The plan aims for visitors to be able to run and hide from zombies, search for food and supplies (still vague on what this means, but Siwak states there will be no weapons), and scour for other survivors. Each player get patches that get tear away for each misstep they take, and if they lose all the patches, they must join the zombie horde. Proceeds from the theme park will go to a city funding to demolish abandoned buildings scattered throughout Detroit. Wonder if zombie makeup is included if you succumb to the apocalypse?

“The Z World Detroit initiative is a radical rethinking of urban redevelopment and Detroit’s well-documented blight and de-population,” the Indiegogo page reads. “It turns perceived liabilities into assets that will bring a renewed vitality to a struggling neighborhood.”

Siwak warns, however, that although the idea might sound interesting, this is still just a concept. Funding the project does not promise that Z World Detroit will actually come to fruition, but can get some developers interested in proposing the actual creation of the park. 

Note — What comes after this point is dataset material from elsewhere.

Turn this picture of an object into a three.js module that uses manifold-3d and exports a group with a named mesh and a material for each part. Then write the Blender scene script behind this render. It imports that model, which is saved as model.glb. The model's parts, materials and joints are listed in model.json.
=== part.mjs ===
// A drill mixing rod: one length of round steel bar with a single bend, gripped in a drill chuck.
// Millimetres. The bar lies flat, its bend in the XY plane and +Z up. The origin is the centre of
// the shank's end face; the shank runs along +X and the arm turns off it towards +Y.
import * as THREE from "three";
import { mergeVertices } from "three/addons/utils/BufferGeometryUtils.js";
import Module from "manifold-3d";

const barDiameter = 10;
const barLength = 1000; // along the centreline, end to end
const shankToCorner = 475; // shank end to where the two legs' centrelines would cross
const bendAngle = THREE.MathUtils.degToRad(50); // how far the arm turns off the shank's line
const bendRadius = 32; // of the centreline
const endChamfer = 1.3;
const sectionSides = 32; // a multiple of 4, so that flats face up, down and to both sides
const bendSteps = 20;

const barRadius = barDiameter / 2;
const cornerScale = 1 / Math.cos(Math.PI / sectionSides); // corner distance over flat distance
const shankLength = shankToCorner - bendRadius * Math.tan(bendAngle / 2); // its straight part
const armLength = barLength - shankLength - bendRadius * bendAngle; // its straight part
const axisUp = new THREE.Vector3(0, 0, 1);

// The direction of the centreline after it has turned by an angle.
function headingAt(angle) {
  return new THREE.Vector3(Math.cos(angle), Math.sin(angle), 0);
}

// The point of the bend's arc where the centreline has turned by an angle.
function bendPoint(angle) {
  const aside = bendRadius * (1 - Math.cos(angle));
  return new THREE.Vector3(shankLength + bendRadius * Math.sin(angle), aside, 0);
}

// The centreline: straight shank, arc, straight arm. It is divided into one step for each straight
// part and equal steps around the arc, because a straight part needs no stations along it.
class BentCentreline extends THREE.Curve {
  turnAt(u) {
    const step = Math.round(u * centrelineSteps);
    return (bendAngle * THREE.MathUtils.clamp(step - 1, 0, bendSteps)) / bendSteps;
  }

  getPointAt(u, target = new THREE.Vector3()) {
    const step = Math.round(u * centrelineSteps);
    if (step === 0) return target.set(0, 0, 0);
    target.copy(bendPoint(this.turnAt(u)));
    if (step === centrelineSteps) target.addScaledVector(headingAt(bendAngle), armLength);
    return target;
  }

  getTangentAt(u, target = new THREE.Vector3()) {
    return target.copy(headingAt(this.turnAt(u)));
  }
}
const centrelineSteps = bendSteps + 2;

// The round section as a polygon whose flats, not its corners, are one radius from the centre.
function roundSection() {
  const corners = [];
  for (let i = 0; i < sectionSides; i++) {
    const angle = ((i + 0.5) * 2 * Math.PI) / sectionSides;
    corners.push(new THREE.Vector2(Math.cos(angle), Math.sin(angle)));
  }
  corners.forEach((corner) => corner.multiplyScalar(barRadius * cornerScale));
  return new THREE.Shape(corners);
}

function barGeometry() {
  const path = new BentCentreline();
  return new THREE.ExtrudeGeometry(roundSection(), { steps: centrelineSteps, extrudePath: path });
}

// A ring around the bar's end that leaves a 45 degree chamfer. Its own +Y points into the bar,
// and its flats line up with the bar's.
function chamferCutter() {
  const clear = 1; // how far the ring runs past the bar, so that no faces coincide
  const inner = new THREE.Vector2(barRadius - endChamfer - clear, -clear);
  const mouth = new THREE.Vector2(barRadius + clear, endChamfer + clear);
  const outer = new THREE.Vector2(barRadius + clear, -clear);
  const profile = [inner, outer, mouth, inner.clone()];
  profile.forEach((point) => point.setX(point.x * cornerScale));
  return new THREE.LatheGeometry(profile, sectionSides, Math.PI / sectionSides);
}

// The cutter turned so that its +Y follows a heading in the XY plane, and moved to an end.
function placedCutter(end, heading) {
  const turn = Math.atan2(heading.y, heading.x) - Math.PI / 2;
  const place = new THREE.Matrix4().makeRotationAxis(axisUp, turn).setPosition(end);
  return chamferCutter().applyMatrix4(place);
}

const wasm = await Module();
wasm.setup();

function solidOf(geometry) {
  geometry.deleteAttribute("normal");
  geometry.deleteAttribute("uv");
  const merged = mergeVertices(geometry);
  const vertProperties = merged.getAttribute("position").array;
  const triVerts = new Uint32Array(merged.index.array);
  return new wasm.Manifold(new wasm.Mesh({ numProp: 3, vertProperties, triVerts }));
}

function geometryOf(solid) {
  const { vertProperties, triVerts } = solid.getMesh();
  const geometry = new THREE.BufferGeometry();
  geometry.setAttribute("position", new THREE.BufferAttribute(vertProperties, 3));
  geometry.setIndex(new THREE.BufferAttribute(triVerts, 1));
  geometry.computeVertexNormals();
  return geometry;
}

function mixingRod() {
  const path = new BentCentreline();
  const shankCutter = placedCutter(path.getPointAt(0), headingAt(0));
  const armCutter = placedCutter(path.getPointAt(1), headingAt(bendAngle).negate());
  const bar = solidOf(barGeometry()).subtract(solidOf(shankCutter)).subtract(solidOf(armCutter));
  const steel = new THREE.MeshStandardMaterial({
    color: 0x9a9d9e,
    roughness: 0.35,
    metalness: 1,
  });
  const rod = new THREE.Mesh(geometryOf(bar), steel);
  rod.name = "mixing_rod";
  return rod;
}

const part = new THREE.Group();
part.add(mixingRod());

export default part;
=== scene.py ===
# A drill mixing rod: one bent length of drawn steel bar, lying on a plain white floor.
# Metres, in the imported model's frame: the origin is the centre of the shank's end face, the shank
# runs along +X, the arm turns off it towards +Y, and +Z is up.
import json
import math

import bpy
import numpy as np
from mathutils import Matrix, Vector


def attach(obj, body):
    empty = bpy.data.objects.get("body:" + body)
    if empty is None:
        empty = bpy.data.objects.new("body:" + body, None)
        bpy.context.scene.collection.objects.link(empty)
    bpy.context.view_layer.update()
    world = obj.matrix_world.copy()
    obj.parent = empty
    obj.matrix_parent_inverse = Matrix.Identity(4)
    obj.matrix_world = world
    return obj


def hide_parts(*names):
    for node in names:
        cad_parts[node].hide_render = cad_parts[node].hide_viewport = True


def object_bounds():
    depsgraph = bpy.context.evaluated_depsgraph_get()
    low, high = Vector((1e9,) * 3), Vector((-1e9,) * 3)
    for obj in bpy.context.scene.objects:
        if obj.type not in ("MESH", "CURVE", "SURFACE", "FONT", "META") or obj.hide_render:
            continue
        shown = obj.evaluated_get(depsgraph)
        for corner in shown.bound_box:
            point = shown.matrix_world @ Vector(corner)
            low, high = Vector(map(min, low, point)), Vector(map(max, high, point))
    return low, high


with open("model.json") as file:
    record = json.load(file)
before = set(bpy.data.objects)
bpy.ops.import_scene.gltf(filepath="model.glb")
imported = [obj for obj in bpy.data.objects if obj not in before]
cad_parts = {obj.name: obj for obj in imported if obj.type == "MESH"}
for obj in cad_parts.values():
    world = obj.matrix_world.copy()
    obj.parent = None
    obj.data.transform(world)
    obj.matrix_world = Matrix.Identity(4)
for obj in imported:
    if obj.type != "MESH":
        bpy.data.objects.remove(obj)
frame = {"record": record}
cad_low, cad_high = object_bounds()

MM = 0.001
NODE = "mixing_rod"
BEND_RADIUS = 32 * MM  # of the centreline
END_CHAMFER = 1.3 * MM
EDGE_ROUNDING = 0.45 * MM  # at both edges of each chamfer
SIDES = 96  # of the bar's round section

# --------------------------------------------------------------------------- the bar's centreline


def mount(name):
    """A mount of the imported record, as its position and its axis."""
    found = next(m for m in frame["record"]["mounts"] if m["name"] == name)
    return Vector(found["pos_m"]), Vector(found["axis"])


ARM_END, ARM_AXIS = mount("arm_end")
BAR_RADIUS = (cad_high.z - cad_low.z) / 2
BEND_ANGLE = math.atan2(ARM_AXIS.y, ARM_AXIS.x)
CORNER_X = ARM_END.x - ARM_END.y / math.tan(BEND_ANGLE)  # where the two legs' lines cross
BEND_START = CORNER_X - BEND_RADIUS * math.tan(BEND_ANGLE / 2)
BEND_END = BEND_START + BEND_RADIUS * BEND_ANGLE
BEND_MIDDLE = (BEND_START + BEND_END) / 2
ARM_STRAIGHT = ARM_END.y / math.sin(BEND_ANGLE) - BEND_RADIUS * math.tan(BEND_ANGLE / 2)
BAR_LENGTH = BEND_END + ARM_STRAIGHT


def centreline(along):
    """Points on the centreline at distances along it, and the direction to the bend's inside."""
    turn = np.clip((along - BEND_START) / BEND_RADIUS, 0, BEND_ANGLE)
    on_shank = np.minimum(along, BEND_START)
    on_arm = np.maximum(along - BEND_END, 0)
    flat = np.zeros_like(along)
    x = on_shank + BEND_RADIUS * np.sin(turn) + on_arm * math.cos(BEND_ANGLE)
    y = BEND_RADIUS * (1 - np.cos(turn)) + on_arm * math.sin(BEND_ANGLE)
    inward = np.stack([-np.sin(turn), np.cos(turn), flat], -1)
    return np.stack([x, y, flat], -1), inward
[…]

“While zombies are great, the real neat thing about this project is the potential to inject some life into a forgotten neighborhood – with the opportunity to work with neighborhood groups and organization,” Siwak writes. “In short, Z World Detroit would become part of the neighborhood, the center of the neighborhood, rather than something sitting outside the neighborhood.”

Sounds like a creative way to make use of an abandoned space, if you ask us! As long as the abandoned buildings are converted to be safe for tourists, visitors, and are kept gated for non-operational hours, we don’t see why this concept couldn’t be further developed into real life. Who knows, perhaps Z World Detroit would be the first park in the midwest everyone will want to go to on their next vacation. Let’s just hope it looks a bit better than these amateur illustrations for the time being.

The project is currently funded at about $7,600 of the $145,000 goal with Friday, August 10 as the last day to contribute. Any amount will help, but if you want an admission to the park (if it ever comes to life), you’ll need to shell out at least $100 in support of the project.